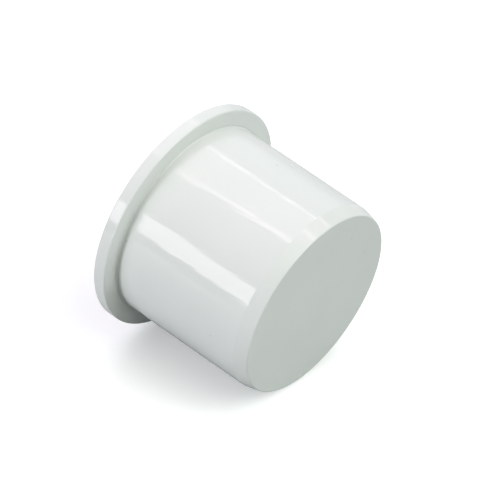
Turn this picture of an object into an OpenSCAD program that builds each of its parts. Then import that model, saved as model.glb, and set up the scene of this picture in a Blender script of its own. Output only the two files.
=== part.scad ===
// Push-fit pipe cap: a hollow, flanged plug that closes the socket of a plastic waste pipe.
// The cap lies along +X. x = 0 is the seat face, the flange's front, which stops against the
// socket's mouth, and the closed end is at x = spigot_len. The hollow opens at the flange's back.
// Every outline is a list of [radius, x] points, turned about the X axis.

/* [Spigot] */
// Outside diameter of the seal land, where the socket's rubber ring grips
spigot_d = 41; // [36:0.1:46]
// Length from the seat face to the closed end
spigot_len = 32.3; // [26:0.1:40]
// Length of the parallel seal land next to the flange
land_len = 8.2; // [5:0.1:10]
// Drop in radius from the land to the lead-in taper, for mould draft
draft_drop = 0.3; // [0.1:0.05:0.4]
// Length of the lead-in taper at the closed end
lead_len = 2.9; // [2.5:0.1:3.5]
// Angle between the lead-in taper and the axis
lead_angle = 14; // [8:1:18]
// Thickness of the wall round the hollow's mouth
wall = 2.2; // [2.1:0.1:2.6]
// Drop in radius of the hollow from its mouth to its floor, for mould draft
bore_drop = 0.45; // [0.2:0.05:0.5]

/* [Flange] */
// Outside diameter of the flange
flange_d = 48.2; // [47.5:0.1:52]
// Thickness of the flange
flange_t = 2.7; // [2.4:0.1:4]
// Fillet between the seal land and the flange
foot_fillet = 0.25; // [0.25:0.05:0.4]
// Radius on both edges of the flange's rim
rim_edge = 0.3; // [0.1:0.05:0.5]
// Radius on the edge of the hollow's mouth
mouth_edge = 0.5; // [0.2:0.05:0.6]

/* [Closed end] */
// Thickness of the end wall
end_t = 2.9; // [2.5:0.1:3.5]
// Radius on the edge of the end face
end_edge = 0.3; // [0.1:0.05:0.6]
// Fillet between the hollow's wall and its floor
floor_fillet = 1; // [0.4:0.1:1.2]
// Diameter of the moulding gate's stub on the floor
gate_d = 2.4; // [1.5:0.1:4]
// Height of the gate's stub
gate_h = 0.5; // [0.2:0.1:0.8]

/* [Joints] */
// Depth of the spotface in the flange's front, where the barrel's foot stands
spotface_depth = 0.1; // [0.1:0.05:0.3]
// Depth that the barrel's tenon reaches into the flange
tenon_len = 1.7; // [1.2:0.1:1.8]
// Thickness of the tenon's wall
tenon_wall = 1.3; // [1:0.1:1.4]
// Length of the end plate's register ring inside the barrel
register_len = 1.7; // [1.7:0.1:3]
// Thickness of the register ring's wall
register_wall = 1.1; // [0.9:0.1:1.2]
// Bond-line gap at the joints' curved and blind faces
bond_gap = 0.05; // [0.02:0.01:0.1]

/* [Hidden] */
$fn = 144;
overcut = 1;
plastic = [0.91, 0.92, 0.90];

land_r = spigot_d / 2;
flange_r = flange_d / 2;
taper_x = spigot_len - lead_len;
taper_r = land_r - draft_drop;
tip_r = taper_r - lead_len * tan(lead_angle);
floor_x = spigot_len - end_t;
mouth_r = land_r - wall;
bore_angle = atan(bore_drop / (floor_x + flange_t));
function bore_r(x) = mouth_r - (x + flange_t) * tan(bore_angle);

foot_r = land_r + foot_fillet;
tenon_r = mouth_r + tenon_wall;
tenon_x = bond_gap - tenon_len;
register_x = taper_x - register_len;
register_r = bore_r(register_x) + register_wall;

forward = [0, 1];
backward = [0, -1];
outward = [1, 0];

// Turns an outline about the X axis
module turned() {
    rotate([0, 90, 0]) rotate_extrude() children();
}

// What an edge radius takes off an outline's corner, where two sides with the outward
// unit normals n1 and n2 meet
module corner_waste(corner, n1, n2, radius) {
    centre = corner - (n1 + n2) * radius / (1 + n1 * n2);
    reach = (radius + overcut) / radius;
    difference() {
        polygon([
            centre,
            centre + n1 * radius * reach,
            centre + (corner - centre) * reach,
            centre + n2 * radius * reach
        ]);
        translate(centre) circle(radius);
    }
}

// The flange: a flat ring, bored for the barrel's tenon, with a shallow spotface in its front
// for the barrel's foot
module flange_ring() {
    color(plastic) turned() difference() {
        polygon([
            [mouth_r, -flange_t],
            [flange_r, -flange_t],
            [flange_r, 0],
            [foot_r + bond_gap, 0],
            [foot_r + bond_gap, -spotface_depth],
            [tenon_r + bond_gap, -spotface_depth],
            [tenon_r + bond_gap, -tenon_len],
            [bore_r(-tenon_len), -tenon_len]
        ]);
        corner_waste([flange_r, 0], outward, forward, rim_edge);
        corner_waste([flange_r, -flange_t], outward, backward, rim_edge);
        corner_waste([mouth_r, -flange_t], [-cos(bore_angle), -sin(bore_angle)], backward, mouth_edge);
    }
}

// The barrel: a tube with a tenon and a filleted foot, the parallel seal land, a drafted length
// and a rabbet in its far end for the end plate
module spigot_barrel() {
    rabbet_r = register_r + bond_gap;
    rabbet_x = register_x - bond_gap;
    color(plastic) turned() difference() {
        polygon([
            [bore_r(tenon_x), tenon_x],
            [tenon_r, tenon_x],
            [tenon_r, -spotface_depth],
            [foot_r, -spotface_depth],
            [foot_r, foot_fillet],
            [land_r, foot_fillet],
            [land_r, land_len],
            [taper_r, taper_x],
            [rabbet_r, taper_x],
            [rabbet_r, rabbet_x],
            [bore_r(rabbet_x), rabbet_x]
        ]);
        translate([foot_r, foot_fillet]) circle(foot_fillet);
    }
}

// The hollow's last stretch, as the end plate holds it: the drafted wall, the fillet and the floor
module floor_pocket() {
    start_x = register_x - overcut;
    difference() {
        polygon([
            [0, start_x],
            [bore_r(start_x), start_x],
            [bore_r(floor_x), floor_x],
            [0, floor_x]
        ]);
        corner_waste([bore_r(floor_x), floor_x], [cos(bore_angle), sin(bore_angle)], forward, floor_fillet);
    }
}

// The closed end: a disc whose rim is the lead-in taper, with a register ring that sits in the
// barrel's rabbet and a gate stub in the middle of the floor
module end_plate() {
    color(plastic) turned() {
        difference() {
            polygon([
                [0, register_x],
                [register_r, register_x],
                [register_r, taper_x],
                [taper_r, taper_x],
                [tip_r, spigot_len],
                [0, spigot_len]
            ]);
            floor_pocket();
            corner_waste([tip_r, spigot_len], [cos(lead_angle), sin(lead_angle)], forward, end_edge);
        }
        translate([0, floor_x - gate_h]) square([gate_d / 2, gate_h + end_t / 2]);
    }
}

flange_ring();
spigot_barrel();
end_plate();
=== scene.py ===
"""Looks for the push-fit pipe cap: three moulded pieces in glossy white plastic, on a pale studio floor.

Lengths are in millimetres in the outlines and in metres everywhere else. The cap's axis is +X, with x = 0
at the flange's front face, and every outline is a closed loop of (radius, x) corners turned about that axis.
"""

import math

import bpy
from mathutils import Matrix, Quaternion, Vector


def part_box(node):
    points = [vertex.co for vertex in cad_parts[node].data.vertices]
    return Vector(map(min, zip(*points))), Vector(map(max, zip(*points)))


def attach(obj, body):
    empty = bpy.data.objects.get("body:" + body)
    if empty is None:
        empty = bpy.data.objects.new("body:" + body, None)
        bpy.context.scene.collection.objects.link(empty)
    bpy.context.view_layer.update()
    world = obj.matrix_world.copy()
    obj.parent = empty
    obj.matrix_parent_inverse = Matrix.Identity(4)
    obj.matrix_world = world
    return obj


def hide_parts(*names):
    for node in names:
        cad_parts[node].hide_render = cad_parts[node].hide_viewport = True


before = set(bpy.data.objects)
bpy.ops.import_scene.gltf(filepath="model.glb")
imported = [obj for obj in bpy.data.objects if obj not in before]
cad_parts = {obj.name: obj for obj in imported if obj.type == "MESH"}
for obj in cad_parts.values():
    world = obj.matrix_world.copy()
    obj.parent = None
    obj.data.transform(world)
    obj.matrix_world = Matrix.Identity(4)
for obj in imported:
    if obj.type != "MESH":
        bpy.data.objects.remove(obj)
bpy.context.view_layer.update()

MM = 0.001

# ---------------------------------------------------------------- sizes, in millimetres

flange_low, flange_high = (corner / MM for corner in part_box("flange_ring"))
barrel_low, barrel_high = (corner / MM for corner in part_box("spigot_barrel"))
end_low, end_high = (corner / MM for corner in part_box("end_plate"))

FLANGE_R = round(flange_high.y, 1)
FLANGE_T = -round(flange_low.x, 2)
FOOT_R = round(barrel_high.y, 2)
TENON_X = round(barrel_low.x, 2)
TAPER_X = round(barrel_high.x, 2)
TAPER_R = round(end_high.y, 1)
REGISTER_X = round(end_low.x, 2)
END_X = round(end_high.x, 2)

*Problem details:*
What is the number of lines above that contain "points"? Answer with that number only.

*Solved exercise:*
3